What is it like now?

Even though my family is on its feet most of the time, we do get knocked down every so often, quietly falling but we just give up our unnecessary items for our needs, like our wifi or our car. I work a part time job for myself, to save funds I need badly for University. The funds my family generates sometimes isn't sufficient enough to support, and of course I help. It's always promised back, but never returned. It becomes a problem, especially for a person who is so scared to fall into the same patterns and just wants out. Mass amounts of guilt, anger, envy, and strain is put on someone who feels like they're sinking back down again. Many negative side effects are created from the attempt to escape this continuous cycle. I have never learned the skill of saving, and it is very difficult for me to. When I have my own money, I can use it for anything I could ever want. This leads to me compulsively buying new things even when it is not needed. I am so scared of my money being taken away that I just throw it away anyways, making me believe it's being put to good use. I oftentimes justify or try to make the reason why I spent money a good one, digging myself a new hole. In the end, I shame myself for what I have done, and I become hopeless, a great breeding ground for depression and social anxiety. Poverty is something no one who has experienced it will ever forget; a vacuum at your heels at all times. People who have suffered through it must work extra hard to catch up with the rest of society, which is not exactly easy. A car trying to catch up with others after a pit stop; that time delay means everything. Adversely, my past has lead to impactful effects even after my family is not as effected by poverty as we used to be. I am extremely sensitive to criticism in how I look to other people, so much so that I have developed social anxiety. It is very hard for me to get over the fact that I look fine. My self confidence hits extreme lows, especially concerning my crooked, misaligned teeth that cannot be fixed because braces are so expensive. Overall, I have developed depression which effects other people, making them think they are they reason for my bad days. 

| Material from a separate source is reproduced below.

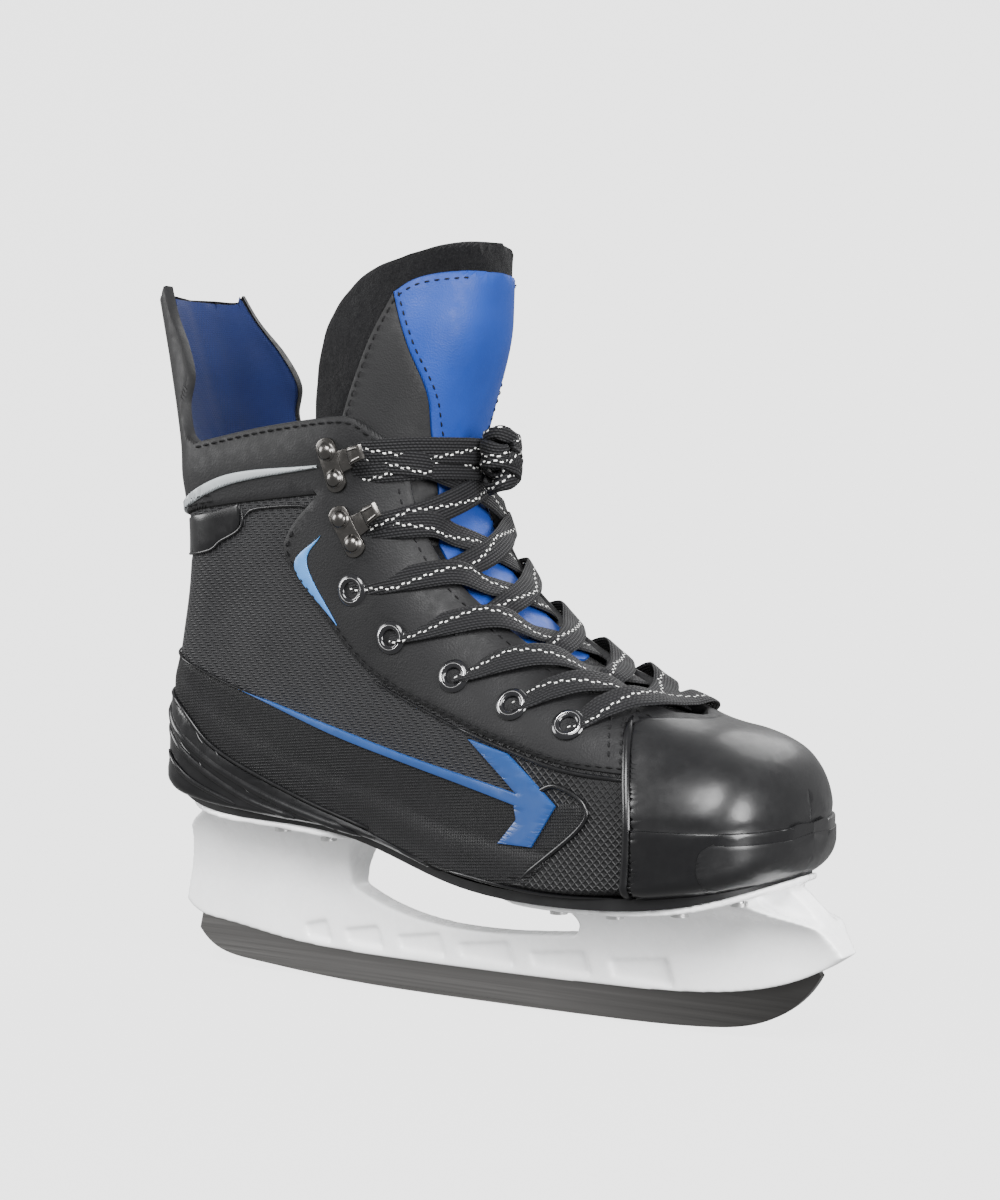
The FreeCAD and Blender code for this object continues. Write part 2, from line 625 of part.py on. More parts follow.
def front_point(s, y, lift, lowest=0.5):
    """Point over the front of section s at a distance y from the middle."""
    below_s = min(int(s), len(STATIONS) - 2)
    share = s - below_s
    values = [a + (b - a) * share
              for a, b in zip(station(below_s, -lift), station(below_s + 1, -lift))]
    low, high = lowest, 1.0
    for _ in range(40):
        middle = (low + high) / 2
        if half_width(values, middle) > abs(y):
            low = middle
        else:
            high = middle
    return section_point(values, low, 1 if y > 0 else -1)


def ribbon(path, out, width=WIDE, ply=PLY):
    """Flat lace along a list of points, with the way out of the boot at each."""
    wires = []
    for k, point in enumerate(path):
        before = path[max(k - 1, 0)]
        after = path[min(k + 1, len(path) - 1)]
        along = (after - before).normalize()
        across = along.cross(out[k]).normalize() * (width / 2)
        up = across.cross(along).normalize() * (ply / 2)
        corners = [point + across + up, point - across + up, point - across - up, point + across - up]
        wires.append(Part.makePolygon(corners + [corners[0]]))
    return Part.makeLoft(wires, True, True)


def throat_width(x):
    """Half width of the gap between the facings at x."""
    for (xa, ya), (xb, yb) in zip(THROAT[1:], THROAT[2:]):
        if xb <= x <= xa:
            return yb + (ya - yb) * (x - xb) / (xa - xb)
    return THROAT[1][1] if x > THROAT[1][0] else sheet.throat_half_width


def crossing(start, end, side, centre_lift, under=True, edge_lift=2.9, stop=None):
    """Flat lace from outside the boot at start across to end on the other side.

    It ends just under the edge of the far facing, or outside it when under is false,
    or at the distance stop from the middle.
    """
    s_start, t_start = section_at(*start)
    s_end, t_end = section_at(*end)
    lowest = min(t_start, t_end) - 0.02
    y_start = -half_width(station(round(s_start), -edge_lift), t_start)
    end_x = front_point(s_end, 20, 0).x
    y_end = throat_width(end_x) - 3.0
    if not under:
        y_end = half_width(station(round(s_end), -edge_lift), t_end)
    if stop is not None:
        y_end = stop
    path, out = [], []
    steps = 14
    for k in range(steps + 1):
        share = k / steps
        y = y_start + (y_end - y_start) * share
        place = s_start + (s_end - s_start) * share
        gap = throat_width(front_point(place, y, 0, lowest).x)
        blend = min(max((abs(y) - gap + 12) / 13, 0.0), 1.0)
        if under and y > 0:
            blend = 0.0
        lift = centre_lift + (edge_lift - centre_lift) * blend * blend * (3 - 2 * blend)
        here = front_point(place, y, lift, lowest)
        out.append((front_point(place, y, lift + 1.0, lowest) - here).normalize())
        path.append(here)
    lace = ribbon(path, out)
    return lace if side < 0 else mirrored(lace)


LOW_HOOK = (127, 178)
TOP_HOOK = (124, 203)
stops = [LOW_HOOK] + EYELETS
pairs = list(zip(stops, stops[1:]))
group("lace_strands_lateral", [crossing(high, low, -1, -3.6) for high, low in pairs])
group("lace_strands_medial", [crossing(high, low, 1, -1.2) for high, low in pairs])
group("lace_hook_strands", [crossing(TOP_HOOK, LOW_HOOK, -1, -3.6, False),
                            crossing(TOP_HOOK, LOW_HOOK, 1, -1.2, False)])
group("lace_first_bar", [crossing(EYELETS[4], (212, 107), -1, 0.6, False)])
knot_centre = Vector(152, 0, 203)
knot = Part.makeSphere(1.0)
stretch = FreeCAD.Matrix()
stretch.scale(8.5, 8.5, 10.5)
knot = knot.transformGeometry(stretch)
knot.translate(knot_centre)
feature("lace_knot", knot)

top_strand = crossing(TOP_HOOK, (139, 200), -1, 3.2, False, stop=-3.0)
group("lace_top_strands", [top_strand, mirrored(top_strand)])

doc.recompute()
for obj in doc.Objects:
    if "Invalid" in obj.State or "Error" in obj.State:
        raise SystemExit("%s is not well built: %s" % (obj.Label, obj.State))
for label, obj in nodes.items():
    if obj.Shape.isNull() or not obj.Shape.isValid():
        raise SystemExit("%s has no valid shape" % label)
    print("%-24s %8.0f mm3 %d" % (label, obj.Shape.Volume, len(obj.Shape.Solids)))
os.makedirs("parts", exist_ok=True)
for label, obj in nodes.items():
    obj.Shape.exportStep("parts/%s.step" % label)
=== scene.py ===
import math

import bmesh
import bpy
import numpy as np
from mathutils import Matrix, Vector, geometry, kdtree


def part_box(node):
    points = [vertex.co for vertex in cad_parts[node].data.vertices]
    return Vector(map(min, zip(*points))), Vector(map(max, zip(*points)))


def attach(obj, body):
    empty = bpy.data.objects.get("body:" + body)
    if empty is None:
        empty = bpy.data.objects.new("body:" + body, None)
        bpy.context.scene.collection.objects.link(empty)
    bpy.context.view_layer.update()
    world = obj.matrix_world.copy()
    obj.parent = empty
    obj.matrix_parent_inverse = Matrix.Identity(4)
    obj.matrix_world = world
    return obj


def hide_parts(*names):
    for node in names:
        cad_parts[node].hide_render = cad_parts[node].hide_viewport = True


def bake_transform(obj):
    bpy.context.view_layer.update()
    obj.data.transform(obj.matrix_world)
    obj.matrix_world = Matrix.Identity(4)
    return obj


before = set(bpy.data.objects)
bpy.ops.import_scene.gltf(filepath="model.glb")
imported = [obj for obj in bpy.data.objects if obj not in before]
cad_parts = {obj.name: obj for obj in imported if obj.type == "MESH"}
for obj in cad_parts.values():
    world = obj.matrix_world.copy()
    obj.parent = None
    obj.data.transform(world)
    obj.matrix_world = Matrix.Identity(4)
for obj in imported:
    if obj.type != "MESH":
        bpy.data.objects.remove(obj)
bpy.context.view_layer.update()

# Lengths in the tables are millimetres, with X to the toe, Z up and -Y the outer side. The
# blade's rear end is at X = BLADE_REAR; the frame's origin is the middle of the blade.
MM = 0.001
BLADE_REAR = 5.0
BACK, FRONT = -30, 300   # X of points well behind the heel and well ahead of the toe
ORIGIN_X = BLADE_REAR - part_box("blade")[0].x / MM

# Boot sections: back or sole point x, z; front or instep point x, z; half width at each;
# length over which each end is rounded; sharpness of the first rounding.
STATIONS = np.array([
    (-12, 295, 152, 295, 22, 26, 22, 40, 2.6),
    (-2, 268, 150, 270, 28, 30, 22, 40, 2.6),
    (8, 240, 147, 245, 35, 36, 23, 42, 2.5),
    (16, 212, 143, 220, 41, 42, 25, 44, 2.4),
    (19.5, 185, 140, 200, 42, 42, 26, 46, 2.4),
    (18, 160, 144, 183, 39.5, 42, 26, 50, 2.4),
    (12.5, 135, 153, 166, 36.5, 41.5, 25, 54, 2.4),
    (7, 112, 166, 151.5, 34.5, 41, 25, 56, 2.4),
    (4.5, 92, 182, 139, 33.5, 40.5, 24, 56, 2.4),
    (8, 76, 197, 130, 33, 41, 15, 54, 2.4),
    (26, 70, 209, 124.5, 32.5, 42, 9, 52, 2.4),
    (60, 66.5, 220, 119.5, 33, 43.5, 8, 50, 2.4),
    (105, 62.5, 230, 115.5, 35, 45, 8, 48, 2.4),
    (150, 51, 239, 112, 40, 45.5, 8, 46, 2.4),
    (195, 47.6, 247, 110, 45, 46, 8, 44, 2.4),
    (228, 49, 255, 108.5, 46, 46, 9, 40, 2.4),
    (252, 52.5, 262.5, 106, 43.5, 43, 9, 34, 2.4),
    (266, 56.5, 268.5, 102.5, 37.5, 37, 9, 28, 2.4),
    (273, 60, 273.5, 96, 28.5, 28, 9, 20, 2.2),
    (276.5, 64.5, 277, 88, 17, 16, 8, 12, 2.0),
    (277.3, 68, 277.6, 84, 11, 10, 6, 8, 2.0),
    (278, 74, 278, 78, 0, 0, 4, 4, 2.0),
], float)
LAST = len(STATIONS) - 1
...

How can it make you a better person?

Not being able to participate or do normal kid things has made me extremely grateful for everything I have now. I set goals, and I am extremely self-reliant and I don't expect anything at all from anyone. Even though I have the unnerving barrier of money stopping me from doing a lot of things, when I accomplish one of my goals the pride in myself and from my parents outweighs anything. The fear of falling into this cycle once again is my greatest extrinsic motivator, and every step I take in progress is just one more step further away from the dark sea that once drowned us all. I feel as though I have matured and have had a better understanding of the world from a young age, which isn't necessarily a good thing but it has made me more intelligent. I am not saying you must suffer through these horrible things to turn out "right," but poverty makes a person look at things from a different point of view. I am extremely humbled to be where I am now, and I am very proud of everything I have achieved. Not everyone makes it out, some of us are luckier. If you push hard and reach for the stars, there is not a single thing that can stop you- not even the looming conflict of money. I wanted to share my experiences for those who have suffered and are presently suffering, not to create a pity party but to give them someone to relate to.